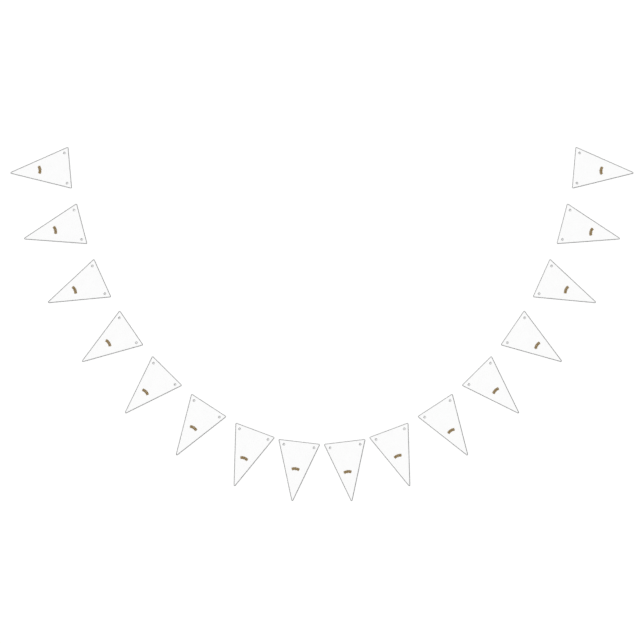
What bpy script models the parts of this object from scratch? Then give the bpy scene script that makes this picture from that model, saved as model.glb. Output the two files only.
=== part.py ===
"""Pennant bunting, laid out face up along the curve in which it hangs.

Each pennant is one triangle of white cloth. An overlocked edge runs all round it as a thicker
rim of grey thread, and a metal eyelet is set through each of its two upper corners.
The pennants lie apart, spaced and turned as a line threaded through the eyelets would hold them.

Metres, +Z up. X runs across the layout, and Y from the tips of the lowest pennants to the two ends.
The origin lies on the floor under the middle of the layout.
"""

import math
from collections import namedtuple

import bmesh
import bpy
from mathutils import Matrix, Vector

# Sizes of a pennant, between the points where its straight edges would meet
PENNANT_WIDTH = 0.150
PENNANT_HEIGHT = 0.220
CORNER_RADIUS = 0.0033
CORNER_STEPS = 4
CLOTH_THICKNESS = 0.0010

# The overlocked edge: a rim with a flat crown above and below, and a sloping flank on each side
EDGE_WIDTH = 0.0024
EDGE_THICKNESS = 0.0024
EDGE_FLANK = 0.0007

# Sizes of an eyelet, and where the pair sits on the pennant
EYELET_SPACING = 0.108
EYELET_DROP = 0.0157
EYELET_HOLE_RADIUS = 0.0032
EYELET_BARREL_RADIUS = 0.0036
EYELET_FLANGE_RADIUS = 0.0050
EYELET_FRONT_THICKNESS = 0.0007
ROUND_STEPS = 12
SHARP_EDGE = math.radians(40)

# The clearance between two pieces that touch, and the reach within which loose points are merged
PIECE_GAP = 0.0003
MERGE_DISTANCE = 0.0001

# Heights above the floor, on which the rim and the backs of the eyelets rest
CLOTH_MIDDLE = EDGE_THICKNESS / 2
CLOTH_BACK = CLOTH_MIDDLE - CLOTH_THICKNESS / 2
CLOTH_FRONT = CLOTH_MIDDLE + CLOTH_THICKNESS / 2

# Where the middle of each top edge lies on one half of the curve, from the lowest pennant to the end:
# metres from the centre line, metres above the lowest pennant, and the top edge's slope in degrees
Place = namedtuple("Place", "across above slope")
HALF_CURVE = (
    Place(across=0.0806, above=0.0000, slope=6.8),
    Place(across=0.2375, above=0.0413, slope=20.5),
    Place(across=0.4023, above=0.1300, slope=33.1),
    Place(across=0.5507, above=0.2527, slope=44.8),
    Place(across=0.6783, above=0.4056, slope=55.6),
    Place(across=0.7813, above=0.5829, slope=65.8),
    Place(across=0.8547, above=0.7765, slope=75.4),
    Place(across=0.8973, above=0.9758, slope=85.0),
)

# Colours as linear red, green and blue
CLOTH_WHITE = (0.93, 0.93, 0.93)
THREAD_GREY = (0.36, 0.36, 0.36)
METAL_GREY = (0.55, 0.55, 0.55)


def clear_scene():
    for old in list(bpy.data.objects):
        bpy.data.objects.remove(old)


def new_collection(name):
    made = bpy.data.collections.new(name)
    bpy.context.scene.collection.children.link(made)
    return made


def new_material(name, colour, roughness, metallic):
    made = bpy.data.materials.new(name)
    made.use_nodes = True
    shader = made.node_tree.nodes["Principled BSDF"]
    shader.inputs["Base Color"].default_value = (*colour, 1.0)
    shader.inputs["Roughness"].default_value = roughness
    shader.inputs["Metallic"].default_value = metallic
    return made


def new_object(name, mesh, collection):
    made = bpy.data.objects.new(name, mesh)
    collection.objects.link(made)
    return made


def hide_as_guide(guide):
    guide.hide_render = True
    guide.display_type = "WIRE"


def finished_mesh(guide):
    """The guide's mesh with its modifiers applied, for the pieces to share."""
    graph = bpy.context.evaluated_depsgraph_get()
    return bpy.data.meshes.new_from_object(guide.evaluated_get(graph))


# The cloth

def rounded_corner(before, corner, after):
    """Points of the arc that rounds one corner of an outline running anticlockwise."""
    arriving = math.atan2(*(corner - before).yx)
    leaving = math.atan2(*(after - corner).yx)
    turn = (leaving - arriving) % math.tau
    inwards = arriving + math.pi / 2 + turn / 2
    reach = CORNER_RADIUS / math.cos(turn / 2)
    centre = corner + reach * Vector((math.cos(inwards), math.sin(inwards)))
    angles = [arriving - math.pi / 2 + turn * step / CORNER_STEPS for step in range(CORNER_STEPS + 1)]
    return [centre + CORNER_RADIUS * Vector((math.cos(a), math.sin(a))) for a in angles]


def pennant_outline():
    """The finished edge, anticlockwise from above, with the middle of the top edge at the origin."""
    left = Vector((-PENNANT_WIDTH / 2, 0))
    tip = Vector((0, -PENNANT_HEIGHT))
    right = Vector((PENNANT_WIDTH / 2, 0))
    return [
        *rounded_corner(right, left, tip),
        *rounded_corner(left, tip, right),
        *rounded_corner(tip, right, left),
    ]


def cloth_sheet():
    """The cloth at its middle height. Vertex group 0 holds each point's share of the rim's thickness."""
    sheet = bmesh.new()
    share = sheet.verts.layers.deform.verify()
    face = sheet.faces.new([sheet.verts.new((*point, CLOTH_MIDDLE)) for point in pennant_outline()])
    face.normal_update()
    cloth_share = CLOTH_THICKNESS / EDGE_THICKNESS
    for vert in face.verts:
        vert[share][0] = cloth_share
    crown_width = EDGE_WIDTH - 2 * EDGE_FLANK
    for strip_width, inner_share in ((EDGE_FLANK, 1.0), (crown_width, 1.0), (EDGE_FLANK, cloth_share)):
        strip = bmesh.ops.inset_individual(sheet, faces=[face], thickness=strip_width, use_even_offset=True)
        for edge_face in strip["faces"]:
            edge_face.material_index = 1
        for vert in face.verts:
            vert[share][0] = inner_share
    mesh = bpy.data.meshes.new("pennant_pattern")
    sheet.to_mesh(mesh)
    sheet.free()
    return mesh


def eyelet_places():
    """The two eyelets' places on the pennant, by side."""
    return {
        "left": Vector((-EYELET_SPACING / 2, -EYELET_DROP, 0)),
        "right": Vector((EYELET_SPACING / 2, -EYELET_DROP, 0)),
    }


def hole_cutter(place, collection):
    """A round punch for the hole that the eyelet's barrel passes through."""
    punch = bmesh.new()
    bmesh.ops.create_cone(
        punch,
        cap_ends=True,
        segments=ROUND_STEPS,
        radius1=EYELET_BARREL_RADIUS + PIECE_GAP,
        radius2=EYELET_BARREL_RADIUS + PIECE_GAP,
        depth=3 * EDGE_THICKNESS,
    )
    mesh = bpy.data.meshes.new("hole_punch")
    punch.to_mesh(mesh)
    punch.free()
    cutter = new_object("hole_punch", mesh, collection)
    cutter.location = place + Vector((0, 0, CLOTH_MIDDLE))
    hide_as_guide(cutter)
    return cutter


def pennant_mesh(cutters, cloth, thread):
    """The pennant: a sheet given its thickness, with the two eyelet holes punched through it."""
    pattern = new_object("pennant_pattern", cloth_sheet(), cutters)
    pattern.data.materials.append(cloth)
    pattern.data.materials.append(thread)
    pattern.vertex_groups.new(name="rim_share")
    solidify = pattern.modifiers.new("thickness", "SOLIDIFY")
    solidify.thickness = EDGE_THICKNESS
    solidify.offset = 0.0
    solidify.vertex_group = "rim_share"
    solidify.thickness_vertex_group = 0.0
    for side, place in eyelet_places().items():
        punched = pattern.modifiers.new("hole_" + side, "BOOLEAN")
        punched.operation = "DIFFERENCE"
        punched.object = hole_cutter(place, cutters)
    hide_as_guide(pattern)
    return finished_mesh(pattern)


# The eyelets

def eyelet_profile():
    """Radius and height of the eyelet's section: down its outer side, then back up the bore."""
    back = CLOTH_BACK - PIECE_GAP
    front = CLOTH_FRONT + PIECE_GAP
    top = front + EYELET_FRONT_THICKNESS
    return (
        (EYELET_FLANGE_RADIUS, top),
        (EYELET_FLANGE_RADIUS, front),
        (EYELET_BARREL_RADIUS, front),
        (EYELET_BARREL_RADIUS, back),
        (EYELET_FLANGE_RADIUS, back),
        (EYELET_FLANGE_RADIUS, 0.0),
        (EYELET_HOLE_RADIUS, 0.0),
        (EYELET_HOLE_RADIUS, top),
    )


def eyelet_mesh(cutters, metal):
    """A set eyelet: a barrel between two flanges that hold the cloth, turned from its section."""
    profile = bmesh.new()
    verts = [profile.verts.new((radius, 0, height)) for radius, height in eyelet_profile()]
    for start, end in zip(verts, verts[1:] + verts[:1]):
        profile.edges.new((start, end))
    mesh = bpy.data.meshes.new("eyelet_pattern")
    profile.to_mesh(mesh)
    profile.free()
    pattern = new_object("eyelet_pattern", mesh, cutters)
    pattern.data.materials.append(metal)
    turning = pattern.modifiers.new("turning", "SCREW")
    turning.steps = ROUND_STEPS
    turning.render_steps = ROUND_STEPS
    turning.use_merge_vertices = True
    turning.merge_threshold = MERGE_DISTANCE
    hide_as_guide(pattern)
    turned = finished_mesh(pattern)
    turned.shade_smooth()
    turned.set_sharp_from_angle(angle=SHARP_EDGE)
    return turned


# The layout

def pennant_places():
    """Each pennant's place from left to right: across, up, and slope in radians."""
    right_half = [Vector((p.across, p.above, math.radians(p.slope))) for p in HALF_CURVE]
    left_half = [Vector((-p.x, p.y, -p.z)) for p in right_half]
    return left_half[::-1] + right_half


def middle_of_layout():
    """The height halfway between the highest corner and the lowest tip of all the pennants."""
    heights = []
    for place in pennant_places():
        turned = Matrix.Rotation(place.z, 2)
        heights += [(place.xy + turned @ point).y for point in pennant_outline()]
    return (max(heights) + min(heights)) / 2


def build():
    clear_scene()
    bunting = new_collection("pennant_bunting")
    cutters = new_collection("cutters")
    cloth = new_material("white_cloth", CLOTH_WHITE, roughness=0.9, metallic=0.0)
    thread = new_material("grey_edge_thread", THREAD_GREY, roughness=0.8, metallic=0.0)
    metal = new_material("eyelet_metal", METAL_GREY, roughness=0.35, metallic=1.0)
    pennant = pennant_mesh(cutters, cloth, thread)
    eyelet = eyelet_mesh(cutters, metal)

    curve = new_object("curve", None, bunting)
    curve.location.y = -middle_of_layout()
    for number, place in enumerate(pennant_places(), start=1):
        flag = new_object(f"pennant_{number:02d}", pennant, bunting)
        flag.parent = curve
        flag.location = (place.x, place.y, 0)
        flag.rotation_euler.z = place.z
        for side, spot in eyelet_places().items():
            ring = new_object(f"eyelet_{number:02d}_{side}", eyelet, bunting)
            ring.parent = flag
            ring.location = spot


build()
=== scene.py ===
# %% [markdown]
# # A pennant bunting, laid out flat
#
# A bunting is a row of small cloth flags, called pennants. These are white triangles with a grey
# overlocked edge, a small stitched garland in brown thread, and a metal eyelet in each upper corner for
# the line that they hang on. Here they lie face up in the curve in which they would hang.
# The frame gives the plain solids with their true sizes and places. Each step below makes one finer
# piece of the real thing. The pennants are all alike, so a piece is modelled once with the middle of
# the pennant's top edge at the origin and its tip towards -Y, and copied to every pennant at the end.

# %% Load the frame
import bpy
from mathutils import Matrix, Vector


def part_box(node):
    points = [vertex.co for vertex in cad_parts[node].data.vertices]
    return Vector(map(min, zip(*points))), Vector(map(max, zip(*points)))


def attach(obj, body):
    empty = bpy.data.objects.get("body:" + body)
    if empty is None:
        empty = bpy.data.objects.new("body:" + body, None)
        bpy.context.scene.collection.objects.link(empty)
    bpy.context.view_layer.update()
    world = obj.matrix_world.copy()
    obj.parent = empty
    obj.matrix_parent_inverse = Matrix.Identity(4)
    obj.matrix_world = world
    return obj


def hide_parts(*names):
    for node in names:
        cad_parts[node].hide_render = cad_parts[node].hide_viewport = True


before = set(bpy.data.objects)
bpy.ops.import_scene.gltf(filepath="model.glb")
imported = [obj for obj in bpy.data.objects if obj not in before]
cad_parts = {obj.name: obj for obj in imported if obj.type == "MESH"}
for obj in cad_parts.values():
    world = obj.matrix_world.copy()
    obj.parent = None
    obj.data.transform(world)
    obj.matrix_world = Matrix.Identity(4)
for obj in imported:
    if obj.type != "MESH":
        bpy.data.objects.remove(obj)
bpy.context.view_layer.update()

# %% Import what the lesson uses
import math

import bpy
from mathutils import Matrix, Vector

MM = 0.001


def millimetres(lengths):
    """These lengths in millimetres, as text."""
    return " x ".join(f"{length / MM:.1f}" for length in lengths) + " mm"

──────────

## WORK TO BE COMPLETED
Retype, in the same exact form, the lines of the material above from the line holding "for number, place" through the line holding "for node in".

## TASK RESULT
    for number, place in enumerate(pennant_places(), start=1):
        flag = new_object(f"pennant_{number:02d}", pennant, bunting)
        flag.parent = curve
        flag.location = (place.x, place.y, 0)
        flag.rotation_euler.z = place.z
        for side, spot in eyelet_places().items():
            ring = new_object(f"eyelet_{number:02d}_{side}", eyelet, bunting)
            ring.parent = flag
            ring.location = spot


build()
=== scene.py ===
# %% [markdown]
# # A pennant bunting, laid out flat
#
# A bunting is a row of small cloth flags, called pennants. These are white triangles with a grey
# overlocked edge, a small stitched garland in brown thread, and a metal eyelet in each upper corner for
# the line that they hang on. Here they lie face up in the curve in which they would hang.
# The frame gives the plain solids with their true sizes and places. Each step below makes one finer
# piece of the real thing. The pennants are all alike, so a piece is modelled once with the middle of
# the pennant's top edge at the origin and its tip towards -Y, and copied to every pennant at the end.

# %% Load the frame
import bpy
from mathutils import Matrix, Vector


def part_box(node):
    points = [vertex.co for vertex in cad_parts[node].data.vertices]
    return Vector(map(min, zip(*points))), Vector(map(max, zip(*points)))


def attach(obj, body):
    empty = bpy.data.objects.get("body:" + body)
    if empty is None:
        empty = bpy.data.objects.new("body:" + body, None)
        bpy.context.scene.collection.objects.link(empty)
    bpy.context.view_layer.update()
    world = obj.matrix_world.copy()
    obj.parent = empty
    obj.matrix_parent_inverse = Matrix.Identity(4)
    obj.matrix_world = world
    return obj


def hide_parts(*names):
    for node in names:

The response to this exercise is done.